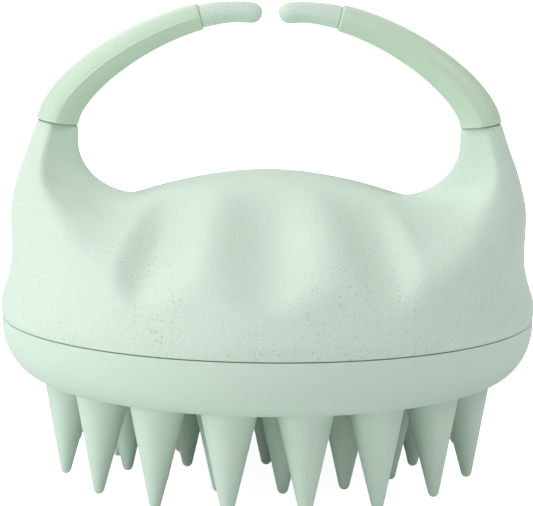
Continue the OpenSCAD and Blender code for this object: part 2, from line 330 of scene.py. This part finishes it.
def hollowing(x, y):
    """Depth of the palm rest at the back and of the three finger grooves at the front."""
    across = np.clip(np.abs(x) / PALM_WIDTH, 0, 1)
    palm = PALM_DEPTH * smooth(y / FALL_REACH, 0.15, 0.75) * np.cos(math.pi / 2 * across) ** 2
    v = -y / FALL_REACH
    pitch = GROOVE_PITCH + GROOVE_FAN * v
    off = np.abs(x) - pitch * np.minimum(1, np.round(np.abs(x) / pitch))
    beyond = np.abs(x) > pitch
    share = np.clip(np.abs(off) / (np.where(beyond, GROOVE_SIDE, GROOVE_SHARE) * pitch), 0, 1)
    bowl = np.cos(math.pi / 2 * share) ** np.where(beyond, 2, GROOVE_RIDGE)
    grooves = GROOVE_DEPTH * smooth(v, 0.18, 0.7) * bowl
    return np.where(y > 0, palm, grooves)


def top_at(u, y, sink=0):
    """A point of the handle's top on the +X side."""
    cx, cz = crest_at(u, sink)
    x = cx * (1 + THROAT_FLARE * y * y / (y * y + THROAT_HALF_Y ** 2) / HORN_IN_X)
    hold = 1 - smooth(cz, HOLD_FROM_Z, HOLD_TO_Z)
    return x, cz - (fall(y) + hollowing(x, y)) * hold


def u_of(points, sink=0):
    target = np.abs(points[:, 0]) + points[:, 2]

    def past(u):
        x, z = top_at(u, points[:, 1], sink)
        return x + z > target

    return turn(past, np.zeros(len(points)), np.full(len(points), 3.0))


def top_raw(points, sink=0):
    return points[:, 2] - top_at(u_of(points, sink), points[:, 1], sink)[1]


def wall_raw(points):
    z = points[:, 2] - SEAM_Z
    a = np.interp(z, STATION_TABLE[:, 0], STATION_TABLE[:, 1])
    b = np.interp(z, STATION_TABLE[:, 0], STATION_TABLE[:, 2])
    return np.hypot(points[:, 0] / a, points[:, 1] / b) - 1


def horn_cut(points):
    """The sloping plane at the top of each horn."""
    side = np.sign(points[:, 0])
    way = np.stack([-side * math.sin(SEAM_TILT), 0 * side, 0 * side + math.cos(SEAM_TILT)], axis=1)
    base = np.stack([side * ROOT_X, 0 * side, 0 * side + HORN_TOP_Z], axis=1)
    return ((points - base) * way).sum(axis=1), way


def handle_field(points):
    soft = mix(RIM_SOFT, HORN_SOFT, smooth(points[:, 2], 50, 62))
    skin = within_both(level(wall_raw, points), level(top_raw, points), soft)
    return within_both(skin, horn_cut(points), EDGE_SOFT)


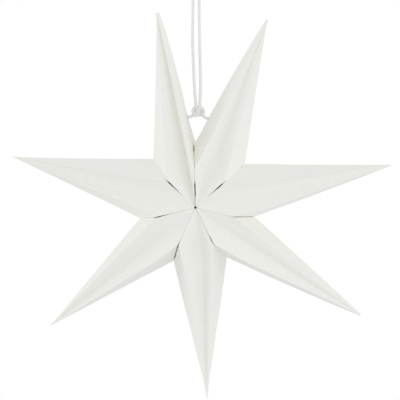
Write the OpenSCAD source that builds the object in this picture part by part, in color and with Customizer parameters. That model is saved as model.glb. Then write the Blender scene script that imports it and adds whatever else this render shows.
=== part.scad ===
// Seven-pointed paper star, hung by a knotted cord loop.
// Each point is folded from one sheet: two front panels, two back panels and four side panels
// run to its tip, and narrow glue flaps along its inner edge join it to its neighbours.
// The star opens like a fan from the seam between its two upper points. That seam isn't glued:
// the hanging cord holds it closed.
// The origin is the inside top of the cord loop. X runs to the right, Z up, and the front faces -Y.

/* [Star] */
// Usual distance from the star's centre to a tip
reach = 150; // [140:1:165]
// Distance from the centre to the notch between two points
notch_r = 47; // [44:0.5:50]
// Distance from the centre to the bend where the front and side panels meet
bend_r = 30; // [27:0.5:33]
// Height of that bend above the star's middle plane
bend_h = 39; // [30:0.5:44]
// Height of the sunken centre above the middle plane
centre_h = 30; // [22:0.5:32]

/* [Paper] */
// Thickness of the paper
paper = 0.3; // [0.2:0.05:0.4]
// Width of the glue flaps
flap_w = 6; // [4:0.5:8]
// Width left open at the unglued seam
opening = 0.6; // [0.4:0.2:1.6]
// How far the bends at the unglued seam stand clockwise of its notch, in degrees
opening_lean = 4; // [2:0.5:5]
// How far the soft valley folds are rounded out
valley_lift = 1.4; // [0:0.1:2]

/* [Directions of the tips] */
// Upper left point, in degrees from the right, anticlockwise, as for all of them
upper_left_dir = 102.5; // [101:0.5:104]
// Left point
left_dir = 166; // [164:0.5:168]
// Lower left point
lower_left_dir = 219.5; // [217:0.5:222]
// Bottom point
bottom_dir = 272.5; // [270:0.5:275]
// Lower right point
lower_right_dir = 326; // [324:0.5:328]
// Right point
right_dir = 372; // [370:0.5:374]
// Upper right point
upper_right_dir = 429.5; // [428:0.5:431]

/* [Directions of the seams] */
// Unglued seam between the two upper points
opening_dir = 94; // [92:0.5:96]
// Seam between the upper left and left points
seam_1_dir = 135; // [133:0.5:137]
// Seam between the left and lower left points
seam_2_dir = 193.5; // [191:0.5:196]
// Seam between the lower left and bottom points
seam_3_dir = 246; // [244:0.5:248]
// Seam between the bottom and lower right points
seam_4_dir = 298; // [296:0.5:300]
// Seam between the lower right and right points
seam_5_dir = 348; // [346:0.5:350]
// Seam between the right and upper right points
seam_6_dir = 401.5; // [399:0.5:403]

/* [Cord] */
// Thickness of the cord
cord_d = 2.5; // [2:0.1:2.8]
// Diameter of the holes punched for it
hole_d = 3.2; // [3:0.1:4]
// How far up the side fold the holes are, as a share of the fold
hole_at = 0.2; // [0.18:0.01:0.22]

/* [Hidden] */

// The star's centre hangs this far below the inside top of the loop, and a little to its right
drop = 172;
star_x = 2;
// The folds would meet this far past the blunt tip
tip_overrun = 2.5;
// Radius of the small hole in the middle, where the seven points meet
core_r = 1.2;
// Where the shoulder of a soft valley fold lies, as a share of the way from the centre to the bend
shoulder = 0.3;
// The valley is sharp at the seam and fully rounded from this share of the way to the tip
round_from = 0.12;
// The paper is pressed solid from this share of the way to the tip
solid_from = 0.92;
// Width of the flap's pointed end at the centre
flap_end_w = 0.5;

tip_dirs = [upper_left_dir, left_dir, lower_left_dir, bottom_dir, lower_right_dir, right_dir,
            upper_right_dir];
seam_dirs = [opening_dir, seam_1_dir, seam_2_dir, seam_3_dir, seam_4_dir, seam_5_dir, seam_6_dir,
             opening_dir + 360];
// Folded by hand, the points differ a little in length, and the notches in depth
tip_more = [0, -1.5, -0.5, 1, 0.5, 0, 0.5];
notch_more = [0, 2.7, 0, 1.2, -0.5, -2.7, 0.7, 0];

// The cord's route as [x, z], from the stop knot in the upper left point, out of its hole,
// through the tie knot, round the loop and back to the stop knot in the upper right point
cord_route = [
    [-13, -104.5], [-10.5, -104.5], [-7.4, -104.5], [-4.6, -104.4], [-2.2, -103], [-0.9, -99.8],
    [-0.3, -95.5], [-0.6, -90], [-1.1, -85], [-1.5, -78], [-1.8, -70], [-2.1, -62], [-2.5, -54],
    [-2.7, -46], [-2.6, -38], [-2.5, -30], [-2.4, -22], [-2.4, -17], [-3, -12], [-4.2, -8],
    [-5, -4], [-4.4, -1.2], [-2.6, 0.6], [0, 1.25], [2.6, 0.6], [4.4, -1.2], [5, -4], [4.2, -8],
    [3, -12], [2.4, -17], [2.4, -22], [2.4, -30], [2.6, -38], [2.7, -46], [2.9, -54], [3.1, -62],
    [3.3, -70], [3.4, -78], [3.3, -85], [3, -90], [2.8, -95], [3.2, -98.7], [4.4, -102],
    [6.6, -104.6], [9.6, -105.7], [12.6, -105.9], [16, -105.9]
];
cord_sides = 8;
// The knots' middles as [x, z], and their sizes
tie_knot_at = [1.5, -99.9];
tie_knot_size = [11, 9.5, 9];
stop_left_at = [-11, -104.5];
stop_right_at = [14.5, -105.9];
stop_knot_size = [5, 6.5, 6.5];
knot_faces = 24;

paper_color = "#f2f0ea";
cord_color = "#e6e4dc";

function unit(v) = v / norm(v);

// Profile of a seam from the front centre to the back centre, as [distance out, height]
function seam_profile(s) =
    let (
        bend = [bend_r, bend_h],
        centre = [core_r, centre_h],
        fold = centre + shoulder * (bend - centre),
        back = [for (p = [bend, fold, centre]) [p.x, -p.y]]
    )
    concat([centre, fold, bend, [notch_r + notch_more[s], 0]], back);

function flip(list) = [for (i = [len(list) - 1:-1:0]) list[i]];

// A place on seam s, moved side times half the opening off the seam's own plane. The unglued seam
// leans over from its notch to its bends.
function on_seam(s, side, p) =
    let (
        unglued = s == 0 || s == 7,
        lean = unglued ? opening_lean * min(1, abs(p.y) / bend_h) : 0,
        a = seam_dirs[s] - lean,
        off = unglued ? side * opening / 2 : 0
    )
    [star_x + p.x * cos(a) - off * sin(a), -p.y, p.x * sin(a) + off * cos(a) - drop];

// Direction square to seam s, into the point on that side
function into_point(s, side) = side * [-sin(seam_dirs[s]), 0, cos(seam_dirs[s])];

// A ring has the clockwise seam from front to back, then the other seam from back to front
function ring_of(k, profile_a, profile_b) = concat(
    [for (p = profile_a) on_seam(k, 1, p)],
    [for (p = flip(profile_b)) on_seam(k + 1, -1, p)]
);

// The profile moved inwards by the width of the flap, which tapers to the centre
function inset(profile) = [
    for (i = [0:len(profile) - 1])
        let (
            before = unit(profile[max(i, 1)] - profile[max(i, 1) - 1]),
            after = unit(profile[min(i, len(profile) - 2) + 1] - profile[min(i, len(profile) - 2)]),
            n1 = [before.y, -before.x],
            n2 = [after.y, -after.x],
            w = (i == 0 || i == len(profile) - 1) ? flap_end_w : flap_w
        )
        profile[i] + w * (n1 + n2) / (1 + n1 * n2)
];

function tip_of(k) =
    let (r = reach + tip_more[k] + tip_overrun)
    [star_x + r * cos(tip_dirs[k]), 0, r * sin(tip_dirs[k]) - drop];

// How far each corner of the ring is lifted where its valley fold is rounded
lift_shares = [1, 0.35, 0, 0, 0, -0.35, -1];
lifts = [for (s = concat(lift_shares, flip(lift_shares))) [0, -s * valley_lift, 0]];

// Where the paper's inner face lies from each corner of the ring
function inner_shift(ring, tip) =
    let (
        n = len(ring),
        normals = [for (i = [0:n - 1]) unit(cross(ring[(i + 1) % n] - ring[i], tip - ring[i]))]
    )
    [for (i = [0:n - 1])
        let (a = normals[(i + n - 1) % n], b = normals[i])
        -paper * (a + b) / (1 + a * b)];

// The ring moved a share of the way to the tip, with its valley folds rounded
function ring_at(ring, tip, share) =
    [for (i = [0:len(ring) - 1]) tip + (1 - share) * (ring[i] + lifts[i] - tip)];

// Where the panels' inner faces meet the flaps' inner faces
function inner_edge(k, ring, tip, shift) =
    let (half = len(ring) / 2)
    [for (i = [0:len(ring) - 1])
        let (
            n = i < half ? into_point(k, 1) : into_point(k + 1, -1),
            along = unit(tip - ring[i])
        )
        ring[i] + shift[i] + along * (paper - shift[i] * n) / (along * n)];

function point_rings(k) =
    let (
        edge_a = seam_profile(k),
        edge_b = seam_profile(k + 1),
        outer = ring_of(k, edge_a, edge_b),
        flap = ring_of(k, inset(edge_a), inset(edge_b)),
        half = len(edge_a),
        flap_in = [for (i = [0:len(flap) - 1])
            flap[i] + paper * (i < half ? into_point(k, 1) : into_point(k + 1, -1))],
        tip = tip_of(k),
        shift = inner_shift(outer, tip),
        tip_share = 1 - tip_overrun / norm(tip - [star_x, 0, -drop])
    )
    [
        ring_at(outer, tip, tip_share),
        ring_at(outer, tip, round_from),
        outer,
        flap,
        flap_in,
        inner_edge(k, outer, tip, shift),
        ring_at(outer, tip, round_from) + shift,
        ring_at(outer, tip, solid_from) + shift
    ];

// A closed skin over a stack of rings. The first and last ring are closed by crossing from one
// half of the ring to the other.
module skin(rings) {
    n = len(rings[0]);
    last = (len(rings) - 1) * n;
    sides = [
        for (r = [0:len(rings) - 2], i = [0:n - 1])
            let (a = r * n + i, b = r * n + (i + 1) % n)
            each [[a, b, b + n], [a, b + n, a + n]]
    ];
    first_cap = [
        for (i = [0:n / 2 - 2])
            each [[i, n - 1 - i, n - 2 - i], [i, n - 2 - i, i + 1]]
    ];
    last_cap = [for (f = first_cap) [last + f[0], last + f[2], last + f[1]]];
    polyhedron([for (r = rings) each r], concat(sides, first_cap, last_cap));
}

// One folded point, from its blunt tip to its glue flaps
module folded_point(k) {
    color(paper_color) skin(point_rings(k));
}

// The hole for the cord, through the side fold next to the unglued seam
module cord_hole(k, side) {
    seam = side > 0 ? k : k + 1;
    notch = on_seam(seam, side, [notch_r + notch_more[seam], 0]);
    translate(notch + hole_at * (tip_of(k) - notch))
        rotate([0, 90, 0]) cylinder(h = 8, d = hole_d, center = true, $fn = 24);
}

module point_upper_left() {
    difference() {
        folded_point(0);
        cord_hole(0, 1);
    }
}

module point_left() {
    folded_point(1);
}

module point_lower_left() {
    folded_point(2);
}

module point_bottom() {
    folded_point(3);
}

module point_lower_right() {
    folded_point(4);
}

module point_right() {
    folded_point(5);
}

module point_upper_right() {
    difference() {
        folded_point(6);
        cord_hole(6, -1);
    }
}

// A tube swept along the route, with a ring square to the route at each of its points
module cord_tube(d) {
    last = len(cord_route) - 1;
    rings = [
        for (i = [0:last])
            let (
                along = unit(cord_route[min(i + 1, last)] - cord_route[max(i - 1, 0)]),
                across = [-along.y, 0, along.x],
                at = [cord_route[i].x, 0, cord_route[i].y]
            )
            [for (j = [0:cord_sides - 1])
                let (a = (j + 0.5) * 360 / cord_sides)
                at + d / 2 * (cos(a) * across + sin(a) * [0, 1, 0])]
    ];
    skin(rings);
}

module hanging_cord() {
    color(cord_color) cord_tube(cord_d);
}

module knot(at, size) {
    translate([at.x, 0, at.y]) resize(size) sphere(d = size.x, $fn = knot_faces);
}

// The overhand knot that ties both strands together
module tie_knot() {
    color(cord_color) difference() {
        knot(tie_knot_at, tie_knot_size);
        cord_tube(cord_d);
    }
}

// The knots that keep the cord's ends inside the two upper points
module stop_knot_left() {
    color(cord_color) difference() {
        knot(stop_left_at, stop_knot_size);
        cord_tube(cord_d);
    }
}

module stop_knot_right() {
    color(cord_color) difference() {
        knot(stop_right_at, stop_knot_size);
        cord_tube(cord_d);
    }
}

point_upper_left();
point_left();
point_lower_left();
point_bottom();
point_lower_right();
point_right();
point_upper_right();
hanging_cord();
tie_knot();
stop_knot_left();
stop_knot_right();
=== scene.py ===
# %% [markdown]
# A white paper advent star, made in Blender round the packed model of its pieces.
#
# The real star is seven hollow points of folded paper, glued side by side like a fan. The packed
# model gives each piece its place and size. This script makes the paper and the cord as they
# look: folds that are slightly round, panels that are not quite flat, and a cord of three strands.
#
# Light matters most on such an object. White paper sends on nearly all the light that it gets, so
# in the deep notches it goes from panel to panel many times. Blender follows four such bounces
# unless it is told otherwise, and the notches would come out grey. Twelve make them as light as
# they are.

# %% The packed model
import math

import bmesh
import bpy
from mathutils import Matrix, Vector


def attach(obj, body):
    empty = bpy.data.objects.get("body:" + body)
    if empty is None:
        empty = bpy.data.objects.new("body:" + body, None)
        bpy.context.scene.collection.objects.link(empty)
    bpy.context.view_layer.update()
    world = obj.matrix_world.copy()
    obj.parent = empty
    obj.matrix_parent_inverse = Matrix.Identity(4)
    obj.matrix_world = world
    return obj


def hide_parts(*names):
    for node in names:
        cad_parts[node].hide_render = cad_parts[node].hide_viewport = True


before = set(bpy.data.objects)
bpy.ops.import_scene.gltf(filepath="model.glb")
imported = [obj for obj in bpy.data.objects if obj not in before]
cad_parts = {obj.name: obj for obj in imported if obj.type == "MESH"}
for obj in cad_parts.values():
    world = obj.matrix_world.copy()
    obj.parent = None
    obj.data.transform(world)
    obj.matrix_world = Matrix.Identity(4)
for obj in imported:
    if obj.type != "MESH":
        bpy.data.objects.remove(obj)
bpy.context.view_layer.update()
MM = 0.001
scene = bpy.context.scene
scene.view_settings.view_transform = "Standard"
scene.cycles.diffuse_bounces = 12
print("pieces in the packed model:", sorted(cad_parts))

# %% [markdown]
# The camera comes first. It stands a little to the right of the star and a little above it, ten
# times as far away as the star's points are long, so the perspective is weak. Those few degrees
# decide how wide each side panel shows, so the angles are worth finding before anything is made.

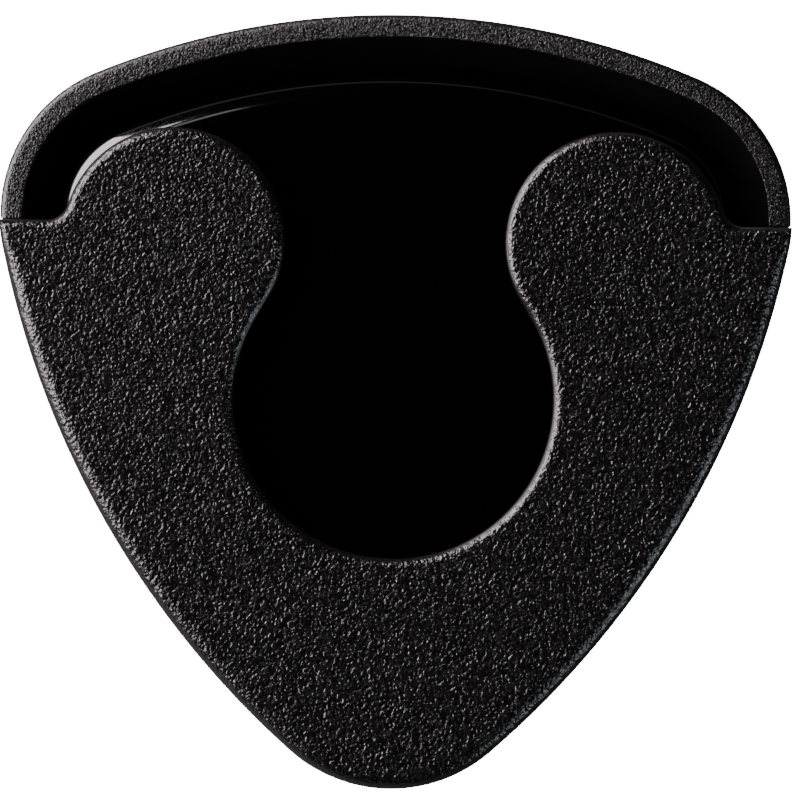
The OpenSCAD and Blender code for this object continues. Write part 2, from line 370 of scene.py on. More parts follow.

■ ■ ■ ■ ■

▶ [Challenge]: Exactly the lines above from the one with "point_upper_left();" to the one with "bpy.data.objects.remove(obj)", both included, are to be quoted; leave the rest out.

▶ [The response]:
point_upper_left();
point_left();
point_lower_left();
point_bottom();
point_lower_right();
point_right();
point_upper_right();
hanging_cord();
tie_knot();
stop_knot_left();
stop_knot_right();
=== scene.py ===
# %% [markdown]
# A white paper advent star, made in Blender round the packed model of its pieces.
#
# The real star is seven hollow points of folded paper, glued side by side like a fan. The packed
# model gives each piece its place and size. This script makes the paper and the cord as they
# look: folds that are slightly round, panels that are not quite flat, and a cord of three strands.
#
# Light matters most on such an object. White paper sends on nearly all the light that it gets, so
# in the deep notches it goes from panel to panel many times. Blender follows four such bounces
# unless it is told otherwise, and the notches would come out grey. Twelve make them as light as
# they are.

# %% The packed model
import math

import bmesh
import bpy
from mathutils import Matrix, Vector


def attach(obj, body):
    empty = bpy.data.objects.get("body:" + body)
    if empty is None:
        empty = bpy.data.objects.new("body:" + body, None)
        bpy.context.scene.collection.objects.link(empty)
    bpy.context.view_layer.update()
    world = obj.matrix_world.copy()
    obj.parent = empty
    obj.matrix_parent_inverse = Matrix.Identity(4)
    obj.matrix_world = world
    return obj


def hide_parts(*names):
    for node in names:
        cad_parts[node].hide_render = cad_parts[node].hide_viewport = True


before = set(bpy.data.objects)
bpy.ops.import_scene.gltf(filepath="model.glb")
imported = [obj for obj in bpy.data.objects if obj not in before]
cad_parts = {obj.name: obj for obj in imported if obj.type == "MESH"}
for obj in cad_parts.values():
    world = obj.matrix_world.copy()
    obj.parent = None
    obj.data.transform(world)
    obj.matrix_world = Matrix.Identity(4)
for obj in imported:
    if obj.type != "MESH":
        bpy.data.objects.remove(obj)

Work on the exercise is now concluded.